In conclusion, the CFO’s evolving mandate in the age of AI is clear: drive the organization’s AI strategy with an eye on both opportunity and risk. By doing so, CFOs ensure that AI investments are not only generating returns but are also sustainable and principled. This balanced path forward, embracing AI’s promise while rigorously managing its perils, will define effective financial leadership in the years to come. The CFOs who master this role will help their enterprises harness AI as a powerful engine for growth, all while keeping the enterprise on a solid, secure footing.
CFOs act as strategic champions of AI by aligning AI initiatives with business goals, ensuring they deliver measurable value, and fostering collaboration across the C-suite to drive responsible adoption.

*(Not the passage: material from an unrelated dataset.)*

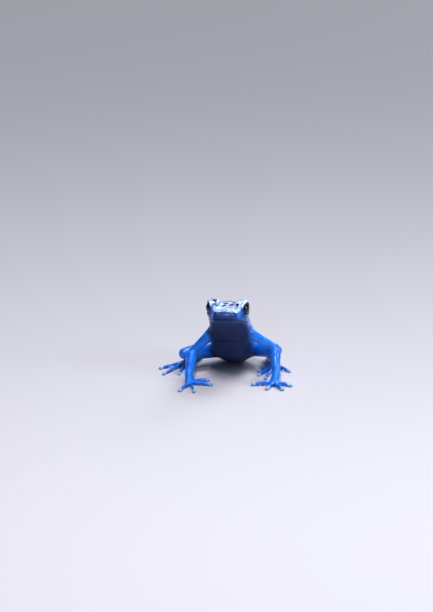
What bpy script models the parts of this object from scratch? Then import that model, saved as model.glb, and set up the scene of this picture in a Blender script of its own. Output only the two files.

CFOs set clear metrics before launching AI projects, such as cost savings, productivity gains, forecasting accuracy, or new revenue generation, to track performance and ensure returns align with strategic objectives.
CFOs implement AI governance frameworks, partner with CISOs for cybersecurity, ensure regulatory compliance, and require transparency in AI decision-making to prevent issues like bias, data breaches, or “AI washing.”
CFOs coordinate with HR, IT, legal, and business leaders to align AI adoption with organizational needs, address workforce changes, manage risks, and ensure AI solutions are both cost-effective and compliant.
They establish AI oversight committees, inventory AI tools, assess risks, enforce model validation and bias testing, and sponsor training to ensure AI is used ethically and effectively across the enterprise.